As for the first question, please specify the dimension of the postage stamps and the points of departure and destination for the trains in question. As for the second—which man?
The Eggplant State
New Jersey was founded on this date in 1664. It derives its name from the isle of Jersey, just off England's shore (and also near Britain).
It was the third state admitted to the Union, admitted on December 18, 1787.
The official state bird of New Jersey is the Eastern Goldfinch. The state bug is the honey bee (apis mellifera). The state tree is the red oak (Quercus borealis maxima). The state flower is the common meadow violet (Viola sororia). The state shell is the knobbed whelk, also known as the conch shell (Busycon carica gmelin). The state fish is the brook trout (Salvelinus fontinalis), the state animal is the horse (Equus caballus), and the state dinosaur is the Hadrosaurus (Hadrosaurus foulkii).
The eggplant is not the official vegetable of New Jersey because it's not a vegetable. It's a fruit—a berry, actually—and New Jersey claims to produce two-thirds of all the eggplant in the world. (It's a bogus claim, and one that leaves me wondering not so much about the world eggplant situation, but the mindset of whoever thought it would enhance New Jersey's reputation if people thought it was the world's leading producer of eggplant.
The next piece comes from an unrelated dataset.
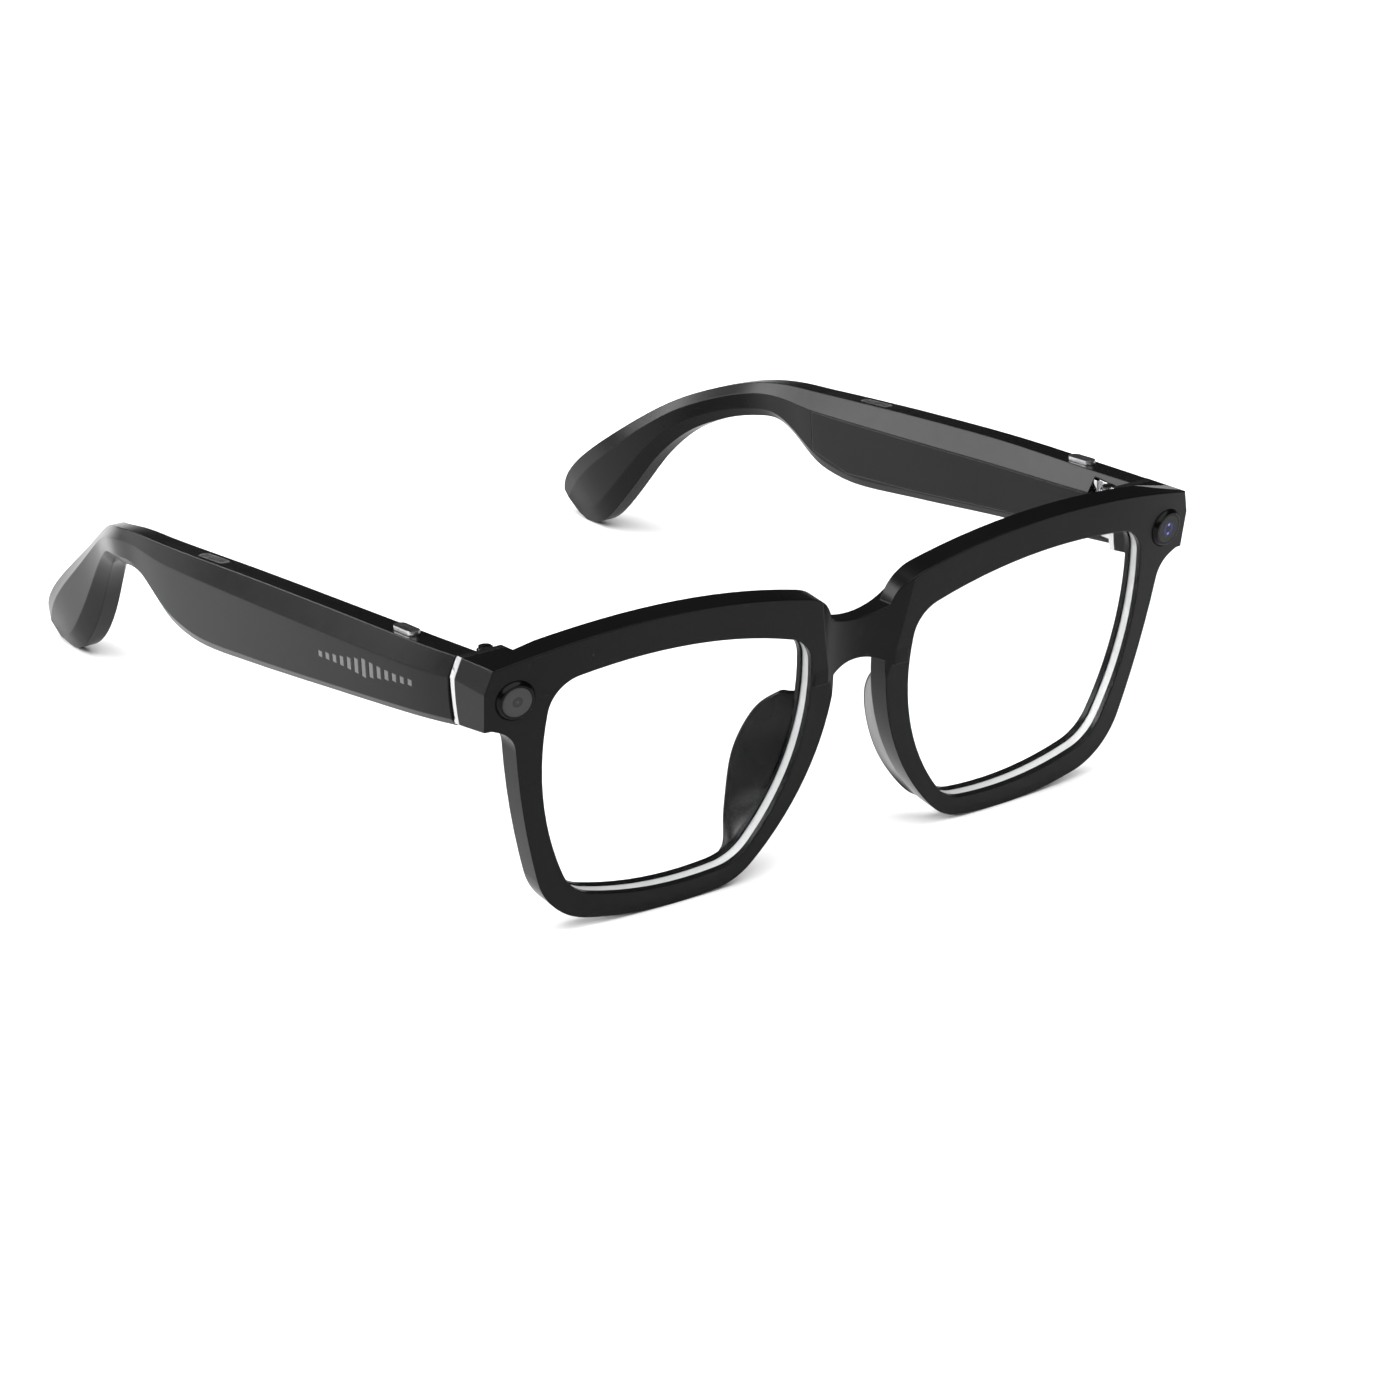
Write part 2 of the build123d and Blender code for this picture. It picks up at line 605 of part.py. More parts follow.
# ---------------------------------------------------------------- camera and indicator
with BuildPart() as bezel:
    with BuildSketch(camera_spot.offset(-BEZEL_SUNK)):
        Circle(BEZEL_RADIUS)
    extrude(amount=BEZEL_SUNK)
    with BuildSketch(camera_spot):
        Circle(BEZEL_RADIUS)
    with BuildSketch(camera_spot.offset(BEZEL_PROUD)):
        Circle(BEZEL_TOP_RADIUS)
    loft()
    with BuildSketch(camera_spot.offset(BEZEL_PROUD)):
        Circle(WINDOW_RADIUS)
    extrude(amount=-WINDOW_THICKNESS, mode=Mode.SUBTRACT)
    with BuildSketch(camera_spot.offset(BEZEL_PROUD)):
        Circle(BARREL_RADIUS)
    extrude(amount=-BEZEL_PROUD - BEZEL_SUNK - BEYOND, mode=Mode.SUBTRACT)
save(bezel, "camera_bezel")

with BuildPart() as window:
    with BuildSketch(camera_spot.offset(BEZEL_PROUD)):
        Circle(WINDOW_RADIUS)
    extrude(amount=-WINDOW_THICKNESS)
save(window, "camera_glass")

with BuildPart() as indicator_bezel:
    mirror(bezel.part, about=Plane.YZ)
save(indicator_bezel, "indicator_bezel")

with BuildPart() as indicator_window:
    mirror(window.part, about=Plane.YZ)
save(indicator_window, "indicator_window")

with BuildPart() as camera_module:
    with BuildSketch(upright_plane(0)):
        with Locations((CAMERA_X + CAMERA_POCKET_SHIFT, CAMERA_Z)):
            Rectangle(CAMERA_POCKET - 2 * MODULE_SLACK, CAMERA_POCKET - 2 * MODULE_SLACK)
    extrude(amount=BIG / 2, both=True)
    add(face_sheet(BODY_FRONT, BODY_BACK), mode=Mode.INTERSECT)
    with BuildSketch(camera_spot.offset(BEZEL_PROUD - WINDOW_THICKNESS - MODULE_SLACK)):
        Circle(BARREL_RADIUS - BARREL_SLACK)
    extrude(amount=-BODY_FRONT - MODULE_SLACK)
save(camera_module, "camera_module")

with BuildPart() as indicator_board:
    with BuildSketch(upright_plane(0)):
        with Locations((-CAMERA_X - CAMERA_POCKET_SHIFT, CAMERA_Z)):
            Rectangle(CAMERA_POCKET - 2 * MODULE_SLACK, CAMERA_POCKET - 2 * MODULE_SLACK)
    extrude(amount=BIG / 2, both=True)
    add(face_sheet(BODY_FRONT, BOARD_BACK), mode=Mode.INTERSECT)
    with BuildSketch(face_spot(-CAMERA_X, CAMERA_Z).offset(-LIGHT_FRONT)):
        Rectangle(*LIGHT_SIZE)
    extrude(amount=LIGHT_FRONT - BODY_FRONT - MODULE_SLACK)
save(indicator_board, "indicator_board")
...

I mean, eggplant?)
There is no official berry of New Jersey, but if there were it would almost certainly be the eggplant, which would cause great confusion among persons accustomed to putting berries in their cereal.
New Jersey has a population of 8.48 million on 7,417 square miles of land. It's the fifth smallest state in the country. With 1,134 people per square mile, it's the densest state in the nation. The relative density of New Jersey should come as no surprise to anyone who's ever driven behind a car with Jersey plates.
Jeff Beck is 59 today and Mick Fleetwood is 61. Jack Dempsey (1895) and Ambrose Bierce (1842) were also born on this day.
It's Countryman's Day in Peru and Zaire Day in Zaire.